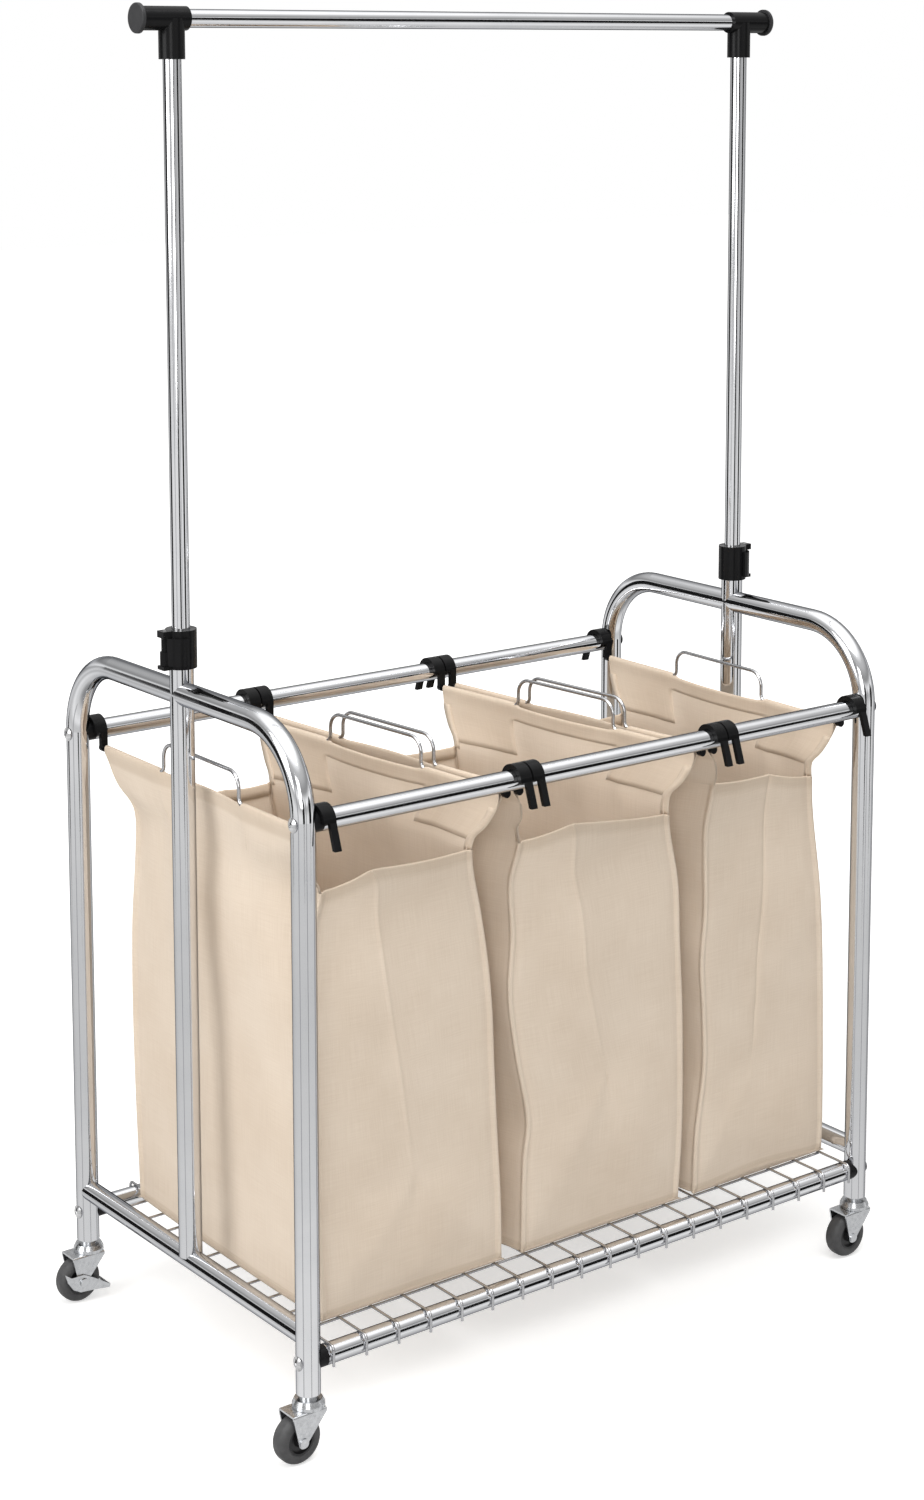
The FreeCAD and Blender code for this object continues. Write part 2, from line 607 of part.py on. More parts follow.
def leg_insert(side, end):
    """Plug in a leg's foot that the caster's stem is pressed into."""
    foot = Vec(side * LEG_X, end * LEG_Y, FOOT_Z + FIT)
    top = foot + Vec(0, 0, INSERT_LENGTH)
    return ring(TUBE_R - TUBE_WALL - FIT, STEM_R + FIT, foot, top)


def axle_place(side, end):
    return Vec(side * LEG_X - TRAIL, end * LEG_Y, WHEEL_R)


def fork(side, end):
    """Bent sheet: a plate under the race and two cheeks that taper to the axle."""
    leg_x = side * LEG_X
    y = end * LEG_Y
    outside = FORK_INSIDE + FORK_SHEET
    top = FORK_PLATE_Z + FORK_SHEET
    back = leg_x - FORK_BACK
    front = leg_x + FORK_FRONT
    axle = axle_place(side, end)
    outline = [(back, top), (front, top), (front, FORK_PLATE_Z - FORK_SHEET)]
    outline += [(axle.x + FORK_TIP_R, axle.z), (axle.x - FORK_TIP_R, axle.z)]
    outline += [(back, FORK_PLATE_Z - FORK_SHEET)]
    cheek = prism([Vec(px, y - outside, pz) for px, pz in outline], Vec(0, 2 * outside, 0))
    tip = cylinder(FORK_TIP_R, axle - Y_AXIS * outside, axle + Y_AXIS * outside)
    solid = cheek.fuse(tip).removeSplitter()
    inside = (y - FORK_INSIDE, y + FORK_INSIDE)
    solid = solid.cut(box((back - 1, front + 1), inside, (0, FORK_PLATE_Z)))
    long_edges = []
    for edge in solid.Edges:
        size = edge.BoundBox
        if size.XLength > FORK_BACK and size.ZMin > top - 0.01 and size.YLength < 0.01:
            long_edges.append(edge)
    solid = solid.makeFillet(FORK_BEND_R, long_edges)
    centre = Vec(leg_x, y, 0)
    solid = solid.cut(cylinder(KINGPIN_R + RUNNING, centre, centre + Z_AXIS * (top + 1)))
    reach = Y_AXIS * (outside + 1)
    return solid.cut(cylinder(AXLE_R + FIT, axle - reach, axle + reach))


def axle(side, end, lever_room):
    """Riveted axle; lever_room is the brake lever's space under the front head."""
    centre = axle_place(side, end)
    rear = FORK_INSIDE + FORK_SHEET + FIT
    front = rear + lever_room
    solid = cylinder(AXLE_R, centre - Y_AXIS * front, centre + Y_AXIS * rear)
    solid = solid.fuse(cylinder(AXLE_HEAD_R, centre - Y_AXIS * (front + AXLE_HEAD), centre - Y_AXIS * front))
    return solid.fuse(cylinder(AXLE_HEAD_R, centre + Y_AXIS * rear, centre + Y_AXIS * (rear + AXLE_HEAD)))


def wheel_solid(half_outline, side, end):
    """Turn a (radius, offset) outline about the axle; it is mirrored to both halves."""
    outline = half_outline + [(radius, -offset) for radius, offset in reversed(half_outline)]
    solid = turned(outline, Vec(0, 0, 0))
    solid.rotate(Vec(0, 0, 0), X_AXIS, 90)
    solid.translate(axle_place(side, end))
    return solid


def hub(side, end):
    bore = AXLE_R + RUNNING
    rim_r = HUB_R - HUB_RIM
    web_half = HUB_HALF_WIDTH - HUB_DISH
    outline = [(bore, HUB_BOSS_HALF), (HUB_BOSS_R, HUB_BOSS_HALF), (HUB_BOSS_R + HUB_SLOPE, web_half)]
    outline += [(rim_r - HUB_SLOPE, web_half), (rim_r, HUB_HALF_WIDTH), (HUB_R, HUB_HALF_WIDTH)]
    return wheel_solid(outline, side, end)


def tyre(side, end):
    """Tyre with rounded shoulders, worked out as a few points of each shoulder's arc."""
    bore = HUB_R + FIT
    shoulder_r = TYRE_SHOULDER_R
    outline = [(bore, HUB_HALF_WIDTH), (bore + TYRE_BEAD, TYRE_HALF_WIDTH)]
    for i in range(TYRE_SHOULDER_STEPS + 1):
        angle = math.pi / 2 * i / TYRE_SHOULDER_STEPS
        radius = WHEEL_R - shoulder_r + shoulder_r * math.sin(angle)
        offset = TYRE_HALF_WIDTH - shoulder_r + shoulder_r * math.cos(angle)
        outline.append((radius, offset))
    return wheel_solid(outline, side, end)


def brake_lever(side, end):
    """Pressed lever that turns on the axle, with a foot pad across the wheel's tread."""
    centre = axle_place(side, end)
    face = FORK_INSIDE + FORK_SHEET + REST_GAP
    start = centre - Y_AXIS * (face + BRAKE_SHEET)
    leaf = prism([start + Vec(px, 0, pz) for px, pz in BRAKE_LEAF], Y_AXIS * BRAKE_SHEET)
    leaf = leaf.fuse(cylinder(BRAKE_HUB_R, start, start + Y_AXIS * BRAKE_SHEET))
    pad_depth = Y_AXIS * (face + BRAKE_SHEET + BRAKE_PAD_HALF)
    pad = prism([start + Vec(px, 0, pz) for px, pz in BRAKE_PAD], pad_depth)
    solid = leaf.fuse(pad)
    reach = Y_AXIS * (face + BRAKE_SHEET + 1)
    return solid.cut(cylinder(AXLE_R + RUNNING, centre - reach, centre)).removeSplitter()


# ---- Write every node ----
def main():
    os.makedirs("parts", exist_ok=True)
    for side_name, side in SIDES:
        for end_name, end in ENDS:
            save("leg_" + end_name + "_" + side_name, leg(side, end))
        save("post_" + side_name, post(side))
        save("cross_tube_" + side_name, cross_tube(side))
        save("clamp_collar_" + side_name, clamp_collar(side))
        save("clamp_lever_" + side_name, clamp_lever(side))
        save("rack_tube_" + side_name, rack_tube(side))
        save("rack_tee_" + side_name, rack_tee(side))
    for end_name, end in ENDS:
        save("lower_rail_" + end_name, rail(end, LOWER_RAIL_Z))
        save("upper_rail_" + end_name, rail(end, UPPER_RAIL_Z))
    save("rail_spacers", [spacer(*place) for place in rail_ends()])
    save("rail_bolts", [bolt(*place) for place in rail_ends()])
    save("rail_nuts", [nut(*place) for place in rail_ends()])
    save("wire_shelf", wire_shelf())
    save("collar_bushes", [collar_bush(side) for _, side in SIDES])
    save("lever_pins", [lever_pin(side) for _, side in SIDES])
    save("hanging_bar", hanging_bar())
    save("bar_end_caps", [bar_end_cap(side) for _, side in SIDES])
    save("guide_bushes", [guide_bush(side) for _, side in SIDES])
    for bag, bag_name in enumerate(BAG_NAMES):
        save("bag_" + bag_name, laundry_bag(bag))
        save("bag_rods_" + bag_name, [rod(bag, edge, ROD_R) for edge in (-1, 1)])
        hooks = [hook(bag, edge, end) for edge in (-1, 1) for _, end in ENDS]
        save("bag_hooks_" + bag_name, hooks)
    corners = [(side, end) for _, side in SIDES for _, end in ENDS]
    save("leg_inserts", [leg_insert(side, end) for side, end in corners])
    save("caster_stems", [caster_stem(side, end) for side, end in corners])
    for side_name, side in SIDES:
        for end_name, end in ENDS:
            corner = end_name + "_" + side_name
            braked = end_name == "rear"
            lever_room = BRAKE_SHEET + 2 * REST_GAP if braked else 0.0
            save("fork_" + corner, fork(side, end))
            save("axle_" + corner, axle(side, end, lever_room))
            save("hub_" + corner, hub(side, end))
            save("tyre_" + corner, tyre(side, end))
            if braked:
                save("brake_lever_" + corner, brake_lever(side, end))


main()
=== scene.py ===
import math

import bpy
from mathutils import Euler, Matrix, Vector, noise


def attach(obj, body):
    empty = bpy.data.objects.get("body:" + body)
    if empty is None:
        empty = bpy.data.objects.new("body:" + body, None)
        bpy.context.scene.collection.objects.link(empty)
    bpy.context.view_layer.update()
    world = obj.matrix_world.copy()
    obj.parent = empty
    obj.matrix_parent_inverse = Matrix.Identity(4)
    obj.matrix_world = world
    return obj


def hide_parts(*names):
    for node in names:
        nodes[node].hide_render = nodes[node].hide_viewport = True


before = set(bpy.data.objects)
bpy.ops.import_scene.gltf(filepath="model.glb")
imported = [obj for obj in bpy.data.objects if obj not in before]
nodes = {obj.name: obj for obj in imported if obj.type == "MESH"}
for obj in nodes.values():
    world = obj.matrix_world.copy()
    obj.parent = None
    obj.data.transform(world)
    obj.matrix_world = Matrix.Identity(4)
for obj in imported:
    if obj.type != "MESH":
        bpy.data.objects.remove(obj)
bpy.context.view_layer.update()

bpy.ops.object.select_all(action="DESELECT")


# ---- Chrome tube frame ----
# Legs with their top bends, end posts, bottom cross tubes and rails are steel tube, bent or cut,
# welded and then bright chrome plated. Plating is mirror smooth, with faint haze from handling.
def new_material(name, colour, metallic=0.0):
    """A new material, its node tree and its Principled shader."""
    material = bpy.data.materials.new(name)
    material.use_nodes = True
    shader = material.node_tree.nodes["Principled BSDF"]
    shader.inputs["Base Color"].default_value = (*colour, 1)
    shader.inputs["Metallic"].default_value = metallic
    return material, material.node_tree, shader


def surface_group():
    """Smudges, fine grain and colour drift over a hard surface."""
    group = bpy.data.node_groups.new("surface_finish", "ShaderNodeTree")
    face = group.interface
    face.new_socket("Vector", in_out="INPUT", socket_type="NodeSocketVector")
    for name, value in (
        ("Smudge Scale", 20.0),
        ("Grain Scale", 900.0),
        ("Smooth", 0.1),
        ("Dull", 0.2),
    ):
        face.new_socket(name, in_out="INPUT", socket_type="NodeSocketFloat").default_value = value
    for name in ("Light", "Dark"):
        face.new_socket(name, in_out="INPUT", socket_type="NodeSocketColor")
    face.new_socket("Color", in_out="OUTPUT", socket_type="NodeSocketColor")
    face.new_socket("Roughness", in_out="OUTPUT", socket_type="NodeSocketFloat")
    face.new_socket("Height", in_out="OUTPUT", socket_type="NodeSocketFloat")
    add = group.nodes.new
    link = group.links.new
    start = add("NodeGroupInput")
    end = add("NodeGroupOutput")
    smudge = add("ShaderNodeTexNoise")
    smudge.inputs["Detail"].default_value = 4
    smudge.inputs["Roughness"].default_value = 0.6
    link(start.outputs["Vector"], smudge.inputs["Vector"])
    link(start.outputs["Smudge Scale"], smudge.inputs["Scale"])
    grain = add("ShaderNodeTexNoise")
    grain.inputs["Detail"].default_value = 2
    link(start.outputs["Vector"], grain.inputs["Vector"])
    link(start.outputs["Grain Scale"], grain.inputs["Scale"])
    spread = add("ShaderNodeMapRange")
    spread.inputs["From Min"].default_value = 0.35
    spread.inputs["From Max"].default_value = 0.7
    link(smudge.outputs["Fac"], spread.inputs["Value"])
    link(start.outputs["Smooth"], spread.inputs["To Min"])
    link(start.outputs["Dull"], spread.inputs["To Max"])
    link(spread.outputs["Result"], end.inputs["Roughness"])
    drift = add("ShaderNodeMix")
    drift.data_type = "RGBA"
    link(smudge.outputs["Fac"], drift.inputs["Factor"])
    link(start.outputs["Light"], drift.inputs["A"])
    link(start.outputs["Dark"], drift.inputs["B"])
    link(drift.outputs["Result"], end.inputs["Color"])
    link(grain.outputs["Fac"], end.inputs["Height"])
    return group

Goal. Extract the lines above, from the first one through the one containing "return Vec(side *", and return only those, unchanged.

The response.
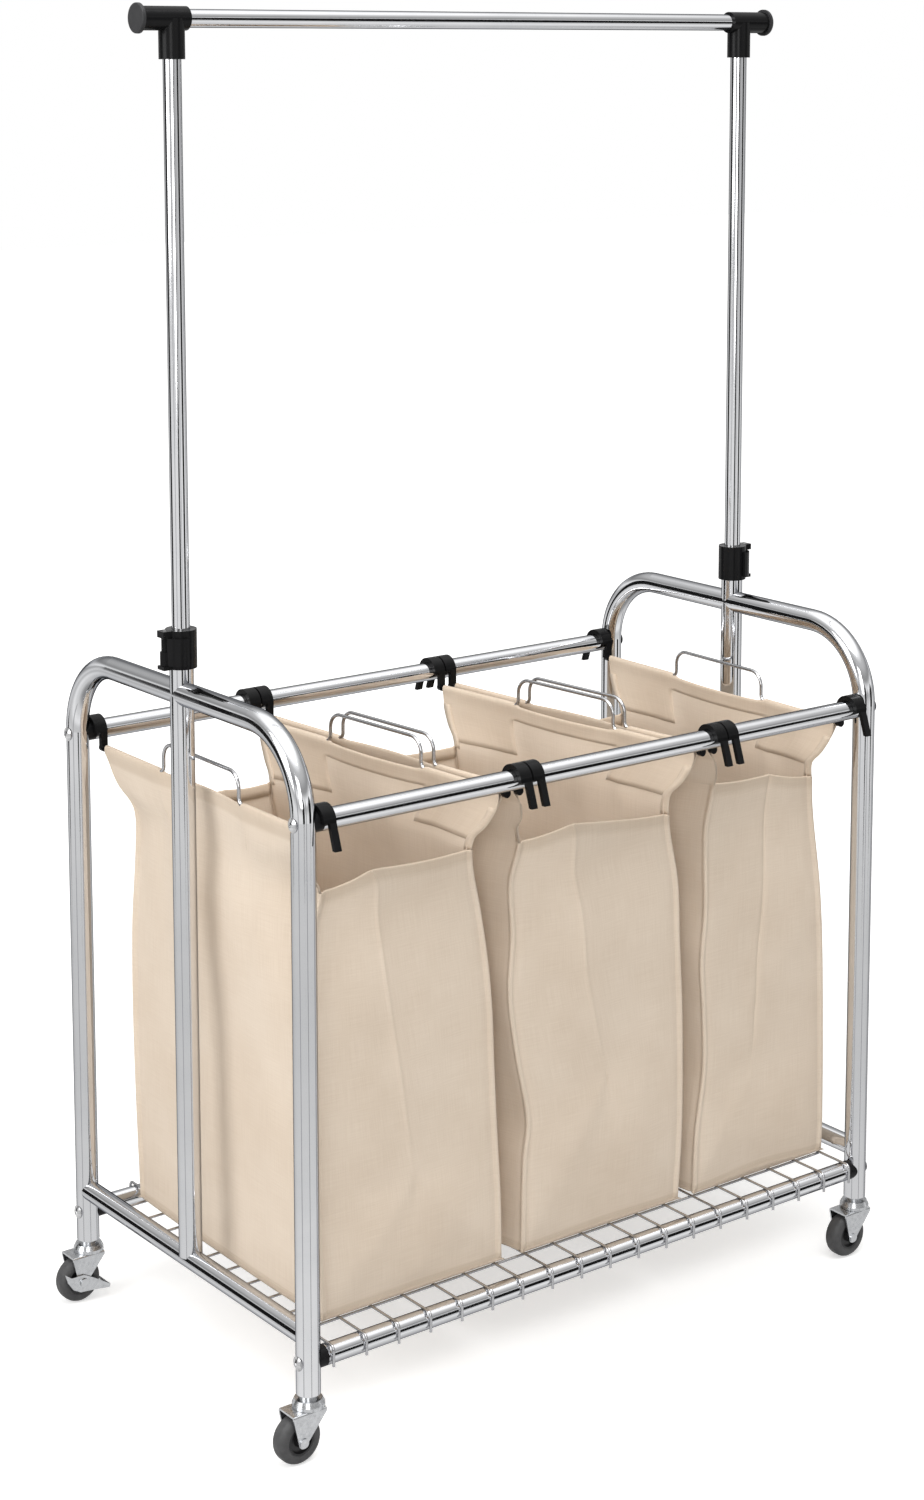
The FreeCAD and Blender code for this object continues. Write part 2, from line 607 of part.py on. More parts follow.
def leg_insert(side, end):
    """Plug in a leg's foot that the caster's stem is pressed into."""
    foot = Vec(side * LEG_X, end * LEG_Y, FOOT_Z + FIT)
    top = foot + Vec(0, 0, INSERT_LENGTH)
    return ring(TUBE_R - TUBE_WALL - FIT, STEM_R + FIT, foot, top)


def axle_place(side, end):
    return Vec(side * LEG_X - TRAIL, end * LEG_Y, WHEEL_R)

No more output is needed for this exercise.